Rarity's speech patterns have been the subject of linguistic analysis. A 2016 study from the University of Vaasa identified that her most notable speech features include her transatlantic accent and occasional use of French words (code-switching), both contributing to her characterization as glamorous and sophisticated. The research analyzed how these linguistic features were preserved in international dubs, finding that while her distinct accent was often lost in translation, her use of French expressions like "pièce de résistance de la haute couture", "soirée", and "magnifique" was generally preserved in Swedish, Norwegian, and Finnish versions of the show. The study noted that despite only five instances of code-switching in the first season, these foreign words stood out significantly in her speech pattern and were important in establishing her character's association with fashion, refinement, and education.

According to a study done on the brony fandom, fans of Friendship Is Magic who selected Rarity as their favorite character were more likely to identify as both artists and cosplayers compared to fans of other characters; these fans scored lowest on measures of both general show appreciation and community involvement, though they also reported the highest willingness to openly disclose their interest in the show to others. The research also indicated that fans of Rarity were more likely to report experiencing discrimination related to their fandom participation. Additionally, the study found that this group scored highest on psychological measures of depression, narcissism, and Machiavellianism compared to fans of other characters.

In 2021, researchers from Universitas Trisakti analyzed visual character design in My Little Pony: The Movie and found that Rarity's predominantly white coloration corresponds to qualities such as purity, cleanliness, and freedom. Their study noted that her purple curled mane represents imagination, sophistication, and luxury, reflecting her fashion-oriented personality. The researchers identified her unicorn form and refined design elements as visual signifiers of her role as the Element of Generosity, concluding that these aesthetic choices effectively communicate her role to the target audience without requiring extensive narrative explanation.

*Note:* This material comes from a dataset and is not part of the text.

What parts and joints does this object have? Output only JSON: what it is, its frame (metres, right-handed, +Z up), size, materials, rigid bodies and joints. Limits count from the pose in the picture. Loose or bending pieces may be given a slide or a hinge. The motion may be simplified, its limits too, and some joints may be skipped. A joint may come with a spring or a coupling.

Carly Olsen, writing for Screen Rant, ranked Rarity as the sixth most powerful magic user in Friendship Is Magic.

== In popular culture ==
Rarity is a popular character in merchandise and collectibles, with items like the Kotobukiya Bishoujo statue series featuring humanized versions of her character.

According to a July 2015 report in Bustle magazine, Rarity was the second most popular character in clop on Pornhub, after Rainbow Dash and before Pinkie Pie.

In 2019, Rarity appeared as one of three characters featured in a limited-edition Magic: The Gathering crossover set called Ponies: The Galloping, released as part of a charity collaboration between Hasbro and Wizards of the Coast to benefit Extra Life and Seattle Children's Hospital.